Optimizing heat transfer characteristics in dry centrifugal Granulation: Impact of particle population trajectory and cooling strategies

Abstract

Efficient recovery of heat and utilize blast furnace slag resources are crucial for achieving energy savings and reducing consumption in the steel industry. This study focuses on applying dry centrifugal pelletizing technology for recovering waste heat from slag. A comprehensive two-dimensional model was developed to investigate heat transfer dynamics within particle clusters, considering the variable physical parameters of the slag, latent heat of the phase change, and slag particle characteristics.

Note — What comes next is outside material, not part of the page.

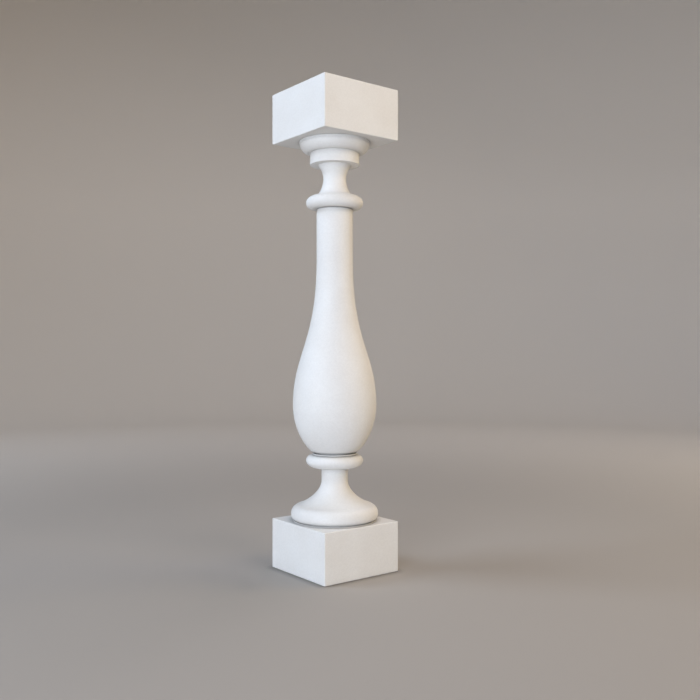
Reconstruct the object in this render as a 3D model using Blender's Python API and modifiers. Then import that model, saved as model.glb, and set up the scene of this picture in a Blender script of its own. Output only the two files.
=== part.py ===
"""A turned stone baluster with a square block at each end, all one piece of stone.

Metres, +Z up. The origin is at the centre of the underside, and the baluster stands on it.
"""

import math

import bmesh
import bpy
from mathutils import Vector
from mathutils.geometry import interpolate_bezier

# Whole baluster
HEIGHT = 0.740
BLOCK_WIDTH = 0.140
TOP_BLOCK_HEIGHT = 0.078
PLINTH_HEIGHT = 0.077
ARRIS = 0.0015

# How finely the turned body is cut: flats round the axis, then steps along each stretch of its outline
SEGMENTS = 48
OVOLO_STEPS = 6
UPPER_NECK_STEPS = (5, 6)
RING_STEPS = 5
LONG_CURVE_STEPS = 14
BELLY_FOOT_STEPS = 9
LOWER_NECK_STEPS = 3
BELL_STEPS = 8
SHOULDER_STEPS = 5
TORUS_FOOT_STEPS = 4
ARRIS_SEGMENTS = 2
SHARP_ANGLE = math.radians(32)

# Ovolo under the top block, with the fillet above it
TOP_FILLET_RADIUS = 0.055
TOP_FILLET_HEIGHT = 0.003
OVOLO_RADIUS = 0.054
OVOLO_HEIGHT = 0.0146

# Plain collar below the ovolo
COLLAR_RADIUS = 0.0383
COLLAR_HEIGHT = 0.0179

# Upper neck, hollowed between the collar and the upper ring
UPPER_NECK_RADIUS = 0.0175
UPPER_NECK_LEVEL = 0.606
UPPER_NECK_TOP_RADIUS = 0.0254
UPPER_NECK_TOP_FLARE = Vector((0.0045, 0.0058))
UPPER_NECK_FOOT_FLARE = Vector((0.0067, -0.0052))
UPPER_NECK_PULL_UP = 0.0063
UPPER_NECK_PULL_DOWN = 0.0089

# The two rings are alike. The flatter side of each faces its shaft or belly, and the rounder its neck.
RING_RADIUS = 0.0442
RING_FLAT_SIDE_RADIUS = 0.0342
RING_NECK_SIDE_RADIUS = 0.0282
RING_NECK_SIDE = 0.0113
UPPER_RING_LEVEL = 0.568
UPPER_RING_FLAT_SIDE = 0.0095
LOWER_RING_LEVEL = 0.1695
LOWER_RING_FLAT_SIDE = 0.0087

# Shaft and belly, one long curve
SHAFT_RADIUS = 0.028
SHAFT_FOOT_LEVEL = 0.481
SHAFT_PULL = 0.131
BELLY_RADIUS = 0.0647
BELLY_LEVEL = 0.2548
BELLY_PULL_UP = 0.081
BELLY_PULL_DOWN = 0.034
BELLY_FOOT_RADIUS = 0.0357
BELLY_FOOT_LEVEL = 0.1834
BELLY_FOOT_FLARE = Vector((0.0123, 0.0091))

# Narrow quirk and fillet between the belly and the lower ring
QUIRK_RADIUS = 0.028
QUIRK_HEIGHT = 0.0026
MIDDLE_FILLET_RADIUS = 0.0342

# Lower neck, which opens out into the bell
LOWER_NECK_TOP_RADIUS = 0.0206
LOWER_NECK_RADIUS = 0.0202
LOWER_NECK_LEVEL = 0.1392
LOWER_NECK_PULL_UP = 0.006
LOWER_NECK_PULL_DOWN = 0.020
BELL_TURN_RADIUS = 0.0566
BELL_TURN_LEVEL = 0.1015
BELL_INWARD_PULL = Vector((-0.009, 0.0022))
BELL_OUTWARD_PULL = Vector((0.0048, -0.0012))

# Base torus, with a low quirk under its rounded underside, then a thin fillet on the plinth
TORUS_RADIUS = 0.0675
TORUS_LEVEL = 0.0876
TORUS_SHOULDER_PULL = 0.0082
TORUS_FOOT_RADIUS = 0.064
BASE_QUIRK_RADIUS = 0.0612
BASE_QUIRK_HEIGHT = 0.0015
BASE_FILLET_RADIUS = 0.0638
BASE_FILLET_HEIGHT = 0.0013

# How far the turned body runs into each block, so that the three shapes fuse
EMBED = 0.010
MERGE_DISTANCE = 0.00001

# Where a quarter of an ellipse starts, in degrees from its outermost point
AT_TOP = 90
AT_SIDE = 0

STONE_COLOUR = (0.80, 0.80, 0.79, 1.0)
STONE_ROUGHNESS = 0.72


def clear_scene():
    for existing in list(bpy.data.objects):
        bpy.data.objects.remove(existing, do_unlink=True)


def curve(start, start_handle, end_handle, end, steps):
    """Points along a smooth curve between two (radius, level) pairs, both ends included."""
    corners = [Vector((p[0], p[1], 0)) for p in (start, start_handle, end_handle, end)]
    return [(p.x, p.y) for p in interpolate_bezier(*corners, steps + 1)]


def quarter(centre, reach, start_degrees, steps):
    """Points along a quarter of an ellipse, running clockwise, both ends included."""
    points = []
    for step in range(steps + 1):
        angle = math.radians(start_degrees - 90 * step / steps)
        points.append((centre[0] + reach[0] * math.cos(angle), centre[1] + reach[1] * math.sin(angle)))
    return points


def ring(level, above, below):
    """A ring's outer side from top to bottom. above and below are (inner radius, height) of its halves."""
    upper = quarter((above[0], level), (RING_RADIUS - above[0], above[1]), AT_TOP, RING_STEPS)
    lower = quarter((below[0], level), (RING_RADIUS - below[0], below[1]), AT_SIDE, RING_STEPS)
    return upper + lower[1:]


def head():
    """Fillet, ovolo and collar under the top block."""
    fillet_foot = HEIGHT - TOP_BLOCK_HEIGHT - TOP_FILLET_HEIGHT
    ovolo_foot = fillet_foot - OVOLO_HEIGHT
    fillet = [
        (0, HEIGHT - TOP_BLOCK_HEIGHT + EMBED),
        (TOP_FILLET_RADIUS, HEIGHT - TOP_BLOCK_HEIGHT + EMBED),
        (TOP_FILLET_RADIUS, fillet_foot),
    ]
    reach = (OVOLO_RADIUS - COLLAR_RADIUS, OVOLO_HEIGHT)
    ovolo = quarter((COLLAR_RADIUS, fillet_foot), reach, AT_SIDE, OVOLO_STEPS)
    collar = [(COLLAR_RADIUS, ovolo_foot - COLLAR_HEIGHT)]
    return fillet + ovolo + collar


def upper_neck():
    """Hollow neck from the collar's underside down to the upper ring, and the ring."""
    collar_foot = HEIGHT - TOP_BLOCK_HEIGHT - TOP_FILLET_HEIGHT - OVOLO_HEIGHT - COLLAR_HEIGHT
    top = Vector((UPPER_NECK_TOP_RADIUS, collar_foot))
    waist = Vector((UPPER_NECK_RADIUS, UPPER_NECK_LEVEL))
    foot = Vector((RING_NECK_SIDE_RADIUS, UPPER_RING_LEVEL + RING_NECK_SIDE))
    waist_up = waist + Vector((0, UPPER_NECK_PULL_UP))
    waist_down = waist - Vector((0, UPPER_NECK_PULL_DOWN))
    above = curve(top, top - UPPER_NECK_TOP_FLARE, waist_up, waist, UPPER_NECK_STEPS[0])
    below = curve(waist, waist_down, foot - UPPER_NECK_FOOT_FLARE, foot, UPPER_NECK_STEPS[1])
    neck_side = (RING_NECK_SIDE_RADIUS, RING_NECK_SIDE)
    flat_side = (RING_FLAT_SIDE_RADIUS, UPPER_RING_FLAT_SIDE)
    return above + below[1:] + ring(UPPER_RING_LEVEL, neck_side, flat_side)[1:]


def shaft_and_belly():
    """Straight shaft under the upper ring, then the long curve into the belly and round its foot."""
    foot = Vector((SHAFT_RADIUS, SHAFT_FOOT_LEVEL))
    widest = Vector((BELLY_RADIUS, BELLY_LEVEL))
    end = Vector((BELLY_FOOT_RADIUS, BELLY_FOOT_LEVEL))
    shaft = [(SHAFT_RADIUS, UPPER_RING_LEVEL - UPPER_RING_FLAT_SIDE)]
    foot_down = foot - Vector((0, SHAFT_PULL))
    widest_up = widest + Vector((0, BELLY_PULL_UP))
    widest_down = widest - Vector((0, BELLY_PULL_DOWN))
    long_curve = curve(foot, foot_down, widest_up, widest, LONG_CURVE_STEPS)
    belly = curve(widest, widest_down, end + BELLY_FOOT_FLARE, end, BELLY_FOOT_STEPS)
    return shaft + long_curve + belly[1:]


def quirk_and_lower_ring():
    """Recess under the belly, the fillet below it, and the lower ring."""
    quirk_foot = BELLY_FOOT_LEVEL - QUIRK_HEIGHT
    quirk = [
        (QUIRK_RADIUS, BELLY_FOOT_LEVEL),
        (QUIRK_RADIUS, quirk_foot),
        (MIDDLE_FILLET_RADIUS, quirk_foot),
    ]
    flat_side = (RING_FLAT_SIDE_RADIUS, LOWER_RING_FLAT_SIDE)
    neck_side = (RING_NECK_SIDE_RADIUS, RING_NECK_SIDE)
    return quirk + ring(LOWER_RING_LEVEL, flat_side, neck_side)


def lower_neck_and_torus():
    """Neck, bell and base torus, then the quirk and fillet under it, down into the plinth."""
    top = Vector((LOWER_NECK_TOP_RADIUS, LOWER_RING_LEVEL - RING_NECK_SIDE))
    waist = Vector((LOWER_NECK_RADIUS, LOWER_NECK_LEVEL))
    turn = Vector((BELL_TURN_RADIUS, BELL_TURN_LEVEL))
    rim = Vector((TORUS_RADIUS, TORUS_LEVEL))
    pull_up = Vector((0, LOWER_NECK_PULL_UP))
    waist_down = waist - Vector((0, LOWER_NECK_PULL_DOWN))
    rim_up = rim + Vector((0, TORUS_SHOULDER_PULL))
    neck = curve(top, top - pull_up, waist + pull_up, waist, LOWER_NECK_STEPS)
    bell = curve(waist, waist_down, turn + BELL_INWARD_PULL, turn, BELL_STEPS)
    shoulder = curve(turn, turn + BELL_OUTWARD_PULL, rim_up, rim, SHOULDER_STEPS)
    quirk_foot = PLINTH_HEIGHT + BASE_FILLET_HEIGHT
    quirk_top = quirk_foot + BASE_QUIRK_HEIGHT
    reach = (TORUS_RADIUS - TORUS_FOOT_RADIUS, TORUS_LEVEL - quirk_top)
    underside = quarter((TORUS_FOOT_RADIUS, TORUS_LEVEL), reach, AT_SIDE, TORUS_FOOT_STEPS)
    quirk = [
        (BASE_QUIRK_RADIUS, quirk_top),
        (BASE_QUIRK_RADIUS, quirk_foot),
    ]
    fillet = [
        (BASE_FILLET_RADIUS, quirk_foot),
        (BASE_FILLET_RADIUS, PLINTH_HEIGHT - EMBED),
        (0, PLINTH_HEIGHT - EMBED),
    ]
    return neck + bell[1:] + shoulder[1:] + underside[1:] + quirk + fillet


def turned_body(collection):
    """The whole turned body, as one profile screwed round the axis."""
    outline = head() + upper_neck() + shaft_and_belly() + quirk_and_lower_ring() + lower_neck_and_torus()
    mesh = bpy.data.meshes.new("turned_body")
    edges = [(index, index + 1) for index in range(len(outline) - 1)]
    mesh.from_pydata([(radius, 0, level) for radius, level in outline], edges, [])
    body = bpy.data.objects.new("turned_body", mesh)
    collection.objects.link(body)
    screw = body.modifiers.new("Turn", "SCREW")
    screw.axis = "Z"
    screw.steps = SEGMENTS
    screw.render_steps = SEGMENTS
    screw.use_merge_vertices = True
    screw.merge_threshold = MERGE_DISTANCE
    hide_helper(body)
    return body


def square_block(name, underside, height, collection):
    """A square block with slightly softened arrises, standing on the level of its underside."""
    mesh = bpy.data.meshes.new(name)
    shape = bmesh.new()
    bmesh.ops.create_cube(shape, size=1)
    bmesh.ops.scale(shape, vec=(BLOCK_WIDTH, BLOCK_WIDTH, height), verts=shape.verts)
    shape.to_mesh(mesh)
    shape.free()
    block = bpy.data.objects.new(name, mesh)
    block.location.z = underside + height / 2
    collection.objects.link(block)
    bevel = block.modifiers.new("Arris", "BEVEL")
    bevel.width = ARRIS
    bevel.segments = ARRIS_SEGMENTS
    return block


def hide_helper(helper):
    helper.hide_render = True
    helper.display_type = "WIRE"


def fuse(target, others):
    """Joins the other shapes to the target, so that it is one closed body."""
    for other in others:
        union = target.modifiers.new("Fuse " + other.name, "BOOLEAN")
        union.operation = "UNION"
        union.object = other
    evaluated = target.evaluated_get(bpy.context.evaluated_depsgraph_get())
    fused = bpy.data.meshes.new_from_object(evaluated)
    target.modifiers.clear()
    target.data = fused
    fused.name = target.name
    fused.shade_smooth()
    fused.set_sharp_from_angle(angle=SHARP_ANGLE)


def stone():
    material = bpy.data.materials.new("white_stone")
    material.use_nodes = True
    shader = material.node_tree.nodes["Principled BSDF"]
    shader.inputs["Base Color"].default_value = STONE_COLOUR
    shader.inputs["Roughness"].default_value = STONE_ROUGHNESS
    shader.inputs["Metallic"].default_value = 0.0
    return material


def build():
    clear_scene()
    parts = bpy.data.collections.new("stone_baluster")
    helpers = bpy.data.collections.new("stone_baluster_helpers")
    bpy.context.scene.collection.children.link(parts)
    bpy.context.scene.collection.children.link(helpers)

    baluster = square_block("baluster", 0, PLINTH_HEIGHT, parts)
    top_block = square_block("top_block", HEIGHT - TOP_BLOCK_HEIGHT, TOP_BLOCK_HEIGHT, helpers)
    hide_helper(top_block)
    body = turned_body(helpers)
    bpy.context.view_layer.update()
    fuse(baluster, [body, top_block])
    baluster.data.materials.clear()
    baluster.data.materials.append(stone())


build()
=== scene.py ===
import math

import bpy
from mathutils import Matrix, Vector


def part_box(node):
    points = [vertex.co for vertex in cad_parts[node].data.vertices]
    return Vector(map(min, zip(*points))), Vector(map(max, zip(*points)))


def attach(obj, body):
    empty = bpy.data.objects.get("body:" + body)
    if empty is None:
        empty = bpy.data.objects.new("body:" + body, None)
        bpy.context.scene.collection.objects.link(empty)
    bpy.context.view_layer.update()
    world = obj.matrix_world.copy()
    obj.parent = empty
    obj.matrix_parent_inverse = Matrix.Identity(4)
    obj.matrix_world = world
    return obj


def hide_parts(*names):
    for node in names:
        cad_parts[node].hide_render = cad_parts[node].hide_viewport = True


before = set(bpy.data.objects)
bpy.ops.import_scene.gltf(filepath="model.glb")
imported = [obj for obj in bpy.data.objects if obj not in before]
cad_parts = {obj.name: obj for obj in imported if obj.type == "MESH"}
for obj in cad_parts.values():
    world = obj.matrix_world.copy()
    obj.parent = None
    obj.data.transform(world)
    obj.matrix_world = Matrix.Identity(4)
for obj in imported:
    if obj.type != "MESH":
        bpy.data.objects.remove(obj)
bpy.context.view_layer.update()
lowCorner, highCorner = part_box("baluster")
print("Packed baluster loaded, standing on level", round(lowCorner.z, 4))

mm = 0.001  # in metres, as every object here is
snap = 0.01 * mm  # how close two places are when they count as one


# Small helpers that several pieces of work share

def selectOnly(piece):
    bpy.ops.object.select_all(action="DESELECT")
    piece.select_set(True)
    bpy.context.view_layer.objects.active = piece


def selectInMesh(piece, vertexTest):
    # Leaves the piece in edit mode with only the vertices that pass the test selected
    selectOnly(piece)
    bpy.ops.object.mode_set(mode="EDIT")
    bpy.ops.mesh.select_mode(type="VERT")
    bpy.ops.mesh.select_all(action="DESELECT")
    bpy.ops.object.mode_set(mode="OBJECT")
    for vertex in piece.data.vertices:
        vertex.select = vertexTest(vertex.co)
    bpy.ops.object.mode_set(mode="EDIT")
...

Through an extensive analysis of the heat exchange within the granulation bin, we examined the temperature variations of slag particles and the distribution of absorbed heat by the water-cooled and air. Findings underscore the significant influence of flight trajectory, residence time, air-inlet flow rate, and temperature on heat exchange efficiency. Additionally, we explored the impact of auxiliary cooling measures and investigated how slag particle characteristics affect the bin wall, highlighting their importance for safe operations. Our results provide valuable insights for enhancing waste heat recovery efficiency from blast furnace slag and optimizing the implementation of dry centrifugal granulation technology. It serves as a vital reference for promoting energy-saving initiatives and reducing consumption in the steel industry.